Hema working in cognizant for more than 4.5 years as a Performance test engineer. She is  a person with knowledge on Operation Acceptance Testing and conducted various Live DRs , Integration resilience and conducted various aspects of non-functional system testing. Interested in concepts of High Availability and how companies are evolving from huge traditional servers to the server less cloud computing concepts. Implemented an Observability framework using a combination of tools such as Telegraf, InfluxDB , Grafana, and Zipkin .

Experimented chaos concepts on microservices & Kubernetes using open source chaos testing tools.

Test your Infra Resilience in a Boring way or in “The Best way”

Huge amount of effort is required to test your Infrastructure resilience.

Is it possible to shrink the timeline of your testing as well as the resource costing?

Traditional way of Resilience Testing requires a lot of resources and support from the respective team, when so many resources are required to perform the test, it increases the cost & dependencies. We all know how important timelines are when it comes to the deliverables. We should always have to coordinate with the respective teams to be in sync. otherwise, our ship will drown. In other words, testing might not give you the best results in a stipulated time.

How it's being tested all these days -traditional Way

We will prepare the test plan, check for resources availability, explain the testing procedures to them & assign them the tasks to perform the execution as per the test plans. Finally, we will do our analysis. The test completion purely depends on the availability of the resources and if one person is not available it will completely block our pipelined actions, thus affecting the timelines & deliverables.

Have you ever thought of trying it with open source where we have access to the environment?

Yes, our solution is to achieve it without any dependency on the resources, save some cost, reduce the time & effort.

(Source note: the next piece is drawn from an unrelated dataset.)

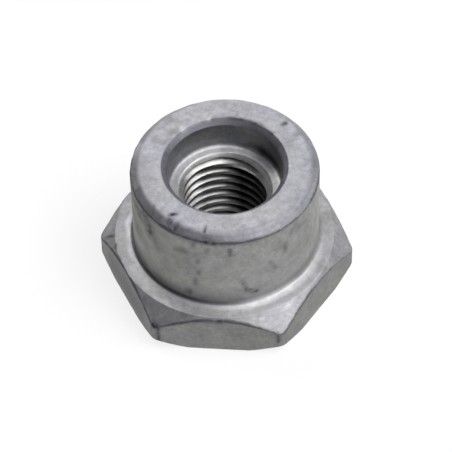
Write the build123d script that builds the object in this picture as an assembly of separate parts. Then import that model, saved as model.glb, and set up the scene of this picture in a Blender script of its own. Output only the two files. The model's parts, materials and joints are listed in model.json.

One time Installation and configuration of the agents or the driver on the infrastructure i.e., Hosts, Kubernetes, Containers, Bare metals is required. Execute the test cases using the commands or using dashboards & get the report for the conducted test using any monitoring tool. Here you can add the flavor of Chaos engineering to your infrastructure only if required. Most of us go with a system resilience test with the system or service shutdown. But what if our system crashes because of CPU, Disk, Network. Using this framework, we can inject a variety of scenarios with a combination of attacks & prove the resiliency without any support.